DATA EXTRACT:

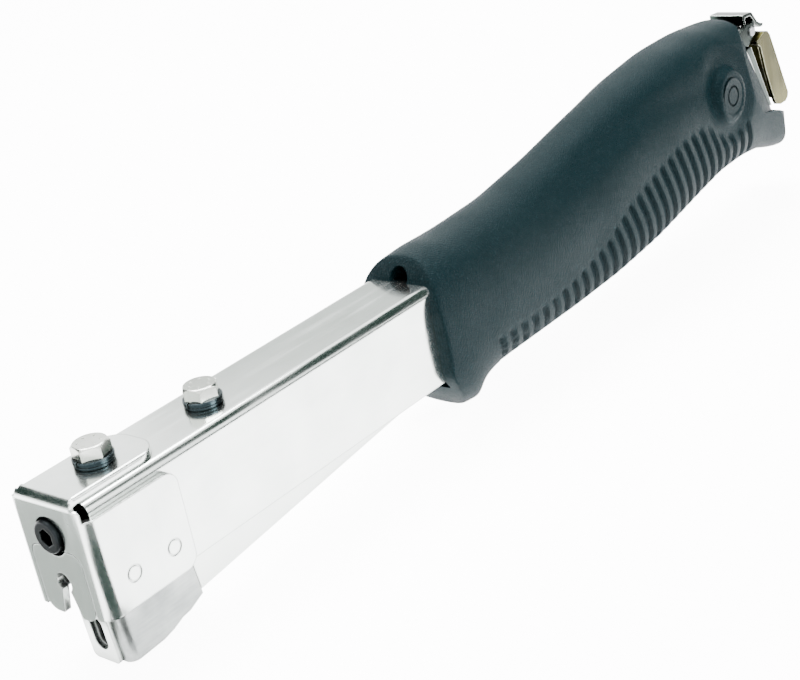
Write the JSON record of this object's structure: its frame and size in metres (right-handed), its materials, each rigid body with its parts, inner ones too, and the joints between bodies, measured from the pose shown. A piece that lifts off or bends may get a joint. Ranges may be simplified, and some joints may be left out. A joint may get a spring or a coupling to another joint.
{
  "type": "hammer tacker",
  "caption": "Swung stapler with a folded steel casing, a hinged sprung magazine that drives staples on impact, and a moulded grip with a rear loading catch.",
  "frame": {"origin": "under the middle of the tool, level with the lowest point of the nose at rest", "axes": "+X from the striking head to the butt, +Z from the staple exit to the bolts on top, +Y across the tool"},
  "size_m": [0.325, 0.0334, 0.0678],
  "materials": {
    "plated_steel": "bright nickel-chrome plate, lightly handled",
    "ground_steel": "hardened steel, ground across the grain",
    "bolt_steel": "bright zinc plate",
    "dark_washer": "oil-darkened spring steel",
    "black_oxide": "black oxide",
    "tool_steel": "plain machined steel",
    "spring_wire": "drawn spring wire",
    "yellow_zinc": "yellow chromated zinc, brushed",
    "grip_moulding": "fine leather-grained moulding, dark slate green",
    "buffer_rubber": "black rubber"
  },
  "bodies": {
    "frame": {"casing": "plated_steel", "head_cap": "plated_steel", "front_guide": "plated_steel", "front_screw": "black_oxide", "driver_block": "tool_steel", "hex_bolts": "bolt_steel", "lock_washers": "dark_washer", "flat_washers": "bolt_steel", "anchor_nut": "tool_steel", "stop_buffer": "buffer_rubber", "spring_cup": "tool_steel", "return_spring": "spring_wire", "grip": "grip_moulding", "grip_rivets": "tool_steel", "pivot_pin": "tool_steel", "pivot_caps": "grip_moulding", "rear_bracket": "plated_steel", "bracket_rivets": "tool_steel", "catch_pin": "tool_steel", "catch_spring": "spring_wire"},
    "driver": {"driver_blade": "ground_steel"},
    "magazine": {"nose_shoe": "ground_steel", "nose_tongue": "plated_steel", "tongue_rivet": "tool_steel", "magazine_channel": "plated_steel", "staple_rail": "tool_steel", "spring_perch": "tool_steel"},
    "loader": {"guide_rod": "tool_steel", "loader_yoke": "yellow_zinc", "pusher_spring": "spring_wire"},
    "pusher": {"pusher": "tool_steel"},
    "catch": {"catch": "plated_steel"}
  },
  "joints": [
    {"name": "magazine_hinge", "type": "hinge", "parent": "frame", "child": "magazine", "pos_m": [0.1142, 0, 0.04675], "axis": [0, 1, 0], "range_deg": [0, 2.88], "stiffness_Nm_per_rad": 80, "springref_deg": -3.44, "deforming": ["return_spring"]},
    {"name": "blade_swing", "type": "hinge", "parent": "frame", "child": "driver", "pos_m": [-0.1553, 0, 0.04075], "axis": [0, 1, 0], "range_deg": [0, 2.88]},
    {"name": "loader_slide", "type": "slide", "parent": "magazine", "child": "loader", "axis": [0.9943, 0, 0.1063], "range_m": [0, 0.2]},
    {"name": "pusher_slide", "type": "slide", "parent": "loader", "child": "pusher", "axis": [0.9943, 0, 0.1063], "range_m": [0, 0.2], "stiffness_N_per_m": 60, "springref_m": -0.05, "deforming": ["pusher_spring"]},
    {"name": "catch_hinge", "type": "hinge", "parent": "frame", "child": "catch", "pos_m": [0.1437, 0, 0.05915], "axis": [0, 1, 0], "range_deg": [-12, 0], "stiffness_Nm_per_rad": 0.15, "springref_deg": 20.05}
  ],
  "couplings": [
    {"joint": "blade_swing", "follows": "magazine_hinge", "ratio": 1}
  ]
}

PROBLEM REQUIREMENTS: Extract the full listing and reproduce each line exactly.

EXPECTED ANSWER:
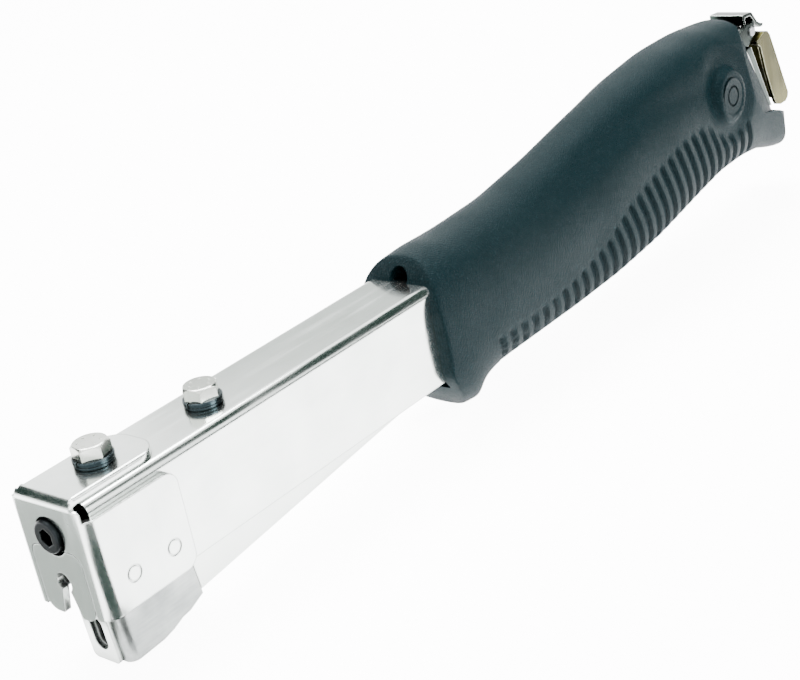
Write the JSON record of this object's structure: its frame and size in metres (right-handed), its materials, each rigid body with its parts, inner ones too, and the joints between bodies, measured from the pose shown. A piece that lifts off or bends may get a joint. Ranges may be simplified, and some joints may be left out. A joint may get a spring or a coupling to another joint.
{
  "type": "hammer tacker",
  "caption": "Swung stapler with a folded steel casing, a hinged sprung magazine that drives staples on impact, and a moulded grip with a rear loading catch.",
  "frame": {"origin": "under the middle of the tool, level with the lowest point of the nose at rest", "axes": "+X from the striking head to the butt, +Z from the staple exit to the bolts on top, +Y across the tool"},
  "size_m": [0.325, 0.0334, 0.0678],
  "materials": {
    "plated_steel": "bright nickel-chrome plate, lightly handled",
    "ground_steel": "hardened steel, ground across the grain",
    "bolt_steel": "bright zinc plate",
    "dark_washer": "oil-darkened spring steel",
    "black_oxide": "black oxide",
    "tool_steel": "plain machined steel",
    "spring_wire": "drawn spring wire",
    "yellow_zinc": "yellow chromated zinc, brushed",
    "grip_moulding": "fine leather-grained moulding, dark slate green",
    "buffer_rubber": "black rubber"
  },
  "bodies": {
    "frame": {"casing": "plated_steel", "head_cap": "plated_steel", "front_guide": "plated_steel", "front_screw": "black_oxide", "driver_block": "tool_steel", "hex_bolts": "bolt_steel", "lock_washers": "dark_washer", "flat_washers": "bolt_steel", "anchor_nut": "tool_steel", "stop_buffer": "buffer_rubber", "spring_cup": "tool_steel", "return_spring": "spring_wire", "grip": "grip_moulding", "grip_rivets": "tool_steel", "pivot_pin": "tool_steel", "pivot_caps": "grip_moulding", "rear_bracket": "plated_steel", "bracket_rivets": "tool_steel", "catch_pin": "tool_steel", "catch_spring": "spring_wire"},
    "driver": {"driver_blade": "ground_steel"},
    "magazine": {"nose_shoe": "ground_steel", "nose_tongue": "plated_steel", "tongue_rivet": "tool_steel", "magazine_channel": "plated_steel", "staple_rail": "tool_steel", "spring_perch": "tool_steel"},
    "loader": {"guide_rod": "tool_steel", "loader_yoke": "yellow_zinc", "pusher_spring": "spring_wire"},
    "pusher": {"pusher": "tool_steel"},
    "catch": {"catch": "plated_steel"}
  },
  "joints": [
    {"name": "magazine_hinge", "type": "hinge", "parent": "frame", "child": "magazine", "pos_m": [0.1142, 0, 0.04675], "axis": [0, 1, 0], "range_deg": [0, 2.88], "stiffness_Nm_per_rad": 80, "springref_deg": -3.44, "deforming": ["return_spring"]},
    {"name": "blade_swing", "type": "hinge", "parent": "frame", "child": "driver", "pos_m": [-0.1553, 0, 0.04075], "axis": [0, 1, 0], "range_deg": [0, 2.88]},
    {"name": "loader_slide", "type": "slide", "parent": "magazine", "child": "loader", "axis": [0.9943, 0, 0.1063], "range_m": [0, 0.2]},
    {"name": "pusher_slide", "type": "slide", "parent": "loader", "child": "pusher", "axis": [0.9943, 0, 0.1063], "range_m": [0, 0.2], "stiffness_N_per_m": 60, "springref_m": -0.05, "deforming": ["pusher_spring"]},
    {"name": "catch_hinge", "type": "hinge", "parent": "frame", "child": "catch", "pos_m": [0.1437, 0, 0.05915], "axis": [0, 1, 0], "range_deg": [-12, 0], "stiffness_Nm_per_rad": 0.15, "springref_deg": 20.05}
  ],
  "couplings": [
    {"joint": "blade_swing", "follows": "magazine_hinge", "ratio": 1}
  ]
}